People tend to conflate the concept of text based interfaces with terminals and curses but it's possible to have text interfaces without curses. Most plan 9 applications have text interfaces but do not use terminals.
Windows in plan 9 are images that are drawn to. There are libraries for drawing fonts and various shapes.
Another thing that get conflated with text interfaces is keyboard control. For whatever reason the plan 9 developers were very adverse to this and preferred mouse based interaction.
Anyway plan 9 is interesting because of how it's different. If you're approaching it asking "Where's emacs and vim?" or "Why can't I get my shell history by pressing up?" you're probably not getting the full value out of it. Part of the problem is probably that it's close enough to unix to make people put unix expectations on it.
Here's a video about acme, a programmer's interface for plan 9.
Thanks for the long reply, though I must admit I'm aware of all that. I was hoping for some surprise information.
Your comment of it seeming like Unix might be the key point to take away. I know that I'm supposed to search in the buffer for history and use the mouse to select and rerun it, but having tried it multiple times, I cannot get comfortable with a mutable terminal buffer. That's also why in Emacs I only use term and not the editable terminals. Maybe one day I'll get comfortable.
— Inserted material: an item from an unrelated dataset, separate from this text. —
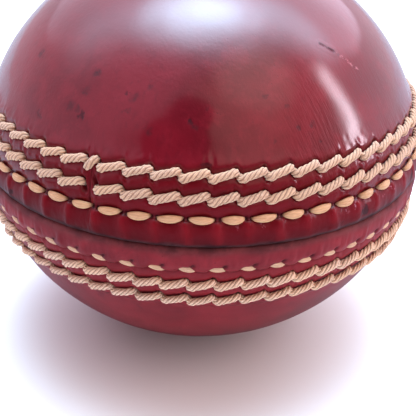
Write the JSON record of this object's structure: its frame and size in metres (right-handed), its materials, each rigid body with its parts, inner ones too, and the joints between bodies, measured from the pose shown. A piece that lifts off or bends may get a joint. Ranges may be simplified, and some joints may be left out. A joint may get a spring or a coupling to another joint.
{
  "type": "cricket ball",
  "caption": "Sewn leather ball with a raised seam around its middle, rows of twisted-cord and waxed stitches, and a wound cork core inside.",
  "frame": {"origin": "centre of the ball, on the seam plane", "axes": "+Z through the pole of the upper cup, square to the seam plane; the upper cup's quarter seam lies in the YZ plane and the lower cup's in the XZ plane"},
  "size_m": [0.073, 0.073, 0.0652],
  "materials": {
    "leather_upper": "lacquered, polished, lightly worn",
    "leather_lower": "lacquered, slightly duller",
    "twisted_cord": "twisted linen cord, matt",
    "waxed_thread": "flat waxed linen, satin",
    "hidden_thread": "linen thread, matt",
    "lining_leather": "undyed split leather, matt",
    "yarn": "worsted wool yarn, tightly wound",
    "cork": "granular natural cork, matt"
  },
  "bodies": {
    "root": {"quarter_upper_right": "leather_upper", "quarter_upper_left": "leather_upper", "quarter_lower_front": "leather_lower", "quarter_lower_back": "leather_lower", "cord_upper_outer": "twisted_cord", "cord_upper_inner": "twisted_cord", "closing_upper": "waxed_thread", "closing_lower": "waxed_thread", "closing_cross_runs": "waxed_thread", "cord_lower_inner": "twisted_cord", "cord_lower_outer": "twisted_cord", "hidden_thread_upper": "hidden_thread", "hidden_thread_lower": "hidden_thread", "lining_upper": "lining_leather", "lining_lower": "lining_leather", "winding_5": "yarn", "cork_slips_4": "cork", "winding_4": "yarn", "cork_slips_3": "cork", "winding_3": "yarn", "cork_slips_2": "cork", "winding_2": "yarn", "cork_slips_1": "cork", "winding_1": "yarn", "cork_core": "cork"}
  },
  "joints": []
}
Curses has nothing to do with the unix philosophy, and "terminal application" should not be confused with what is actually characteristic of unix: its IPC and IO model, and its possibilities for composing programmes through those. The fact that you most often utilise these features through a terminal emulator that runs a shell does not mean that curses and the ilk are essential to unix because they happen to draw interfaces in those terminal emulators. Curses it not more or less unixy than any other windowing/UI-widget library.
I don't understand what you're replying to. I didn't say curses==unix. Most terminal based applications use curses, therefore the lack of it limits the pool of applications.
What you lose is VT escape sequences, a hack to try to make TUI's when there was no alternative. In Plan9, your terminal windows naturally transition to be fully fledged GUI's when needed.
Also note that there is vt (at least on 9front), a terminal emulator for plan9, if you really want to use such applications. There's ssh too, if you need it.
A thing I forgot to mention: this means that if you "cpu" into another host, you can run text based commands, but you can also start the browser, mothra, or even doom in the same window. There is no difference between telnet and x forwarding on plan9.
vt(1) [1] is a terminal emulator installed on Plan 9 which can emulate a vt100 for any program which needs it. So you have something which can give you curses if you want it.
That's because the OSes on which plan9port runs already have plenty of apps that can emulate a vt100.
Your question suggests to me that you still don't get it: nothing in Plan 9 -- not the shell, not the ability to issue command lines and get stdout and stderr back -- depends on vt(1). vt(1) is used only to communicate with (tty drivers on) other OSes, over the network.
Just as most of time, a user of OS X has no need for an X server, most of the time, a Plan 9 user has no need for vt(1) or for ncurses.
I'm not suggesting you give Plan 9 a try BTW: on its best day ever, it had fewer than 1000 users, and if it was ever going to break 1000 users, it would have done so by now. The whole OS (excluding some fonts) has been available under an OSI- FSF- and DFSG-approved license since 2002.
So for example, Plan 9 will almost certainly never have a web browser capable a delivering a satisfactory experience on more than half of the 1000 most popular web sites -- because porting such a web browser to Plan 9 would cost 10s of millions of dollars in programmer time, and no one is going to spend that money to get fewer than 1000 new users.
There is a potential path. Someone builds a killer app that uses a 9p mechanism to deliver content, or else a better experience for an existing app. With this done, a browser decides to implement drawterm as a browser mode. Once you had that, it could start challenging html/css/javascript.
Agreed, and I know, so I should have said my use case is more with plan9port which is used with existing Unix applications. Therefore I had the desire to open a special win in acme that would support some level of tty emulation.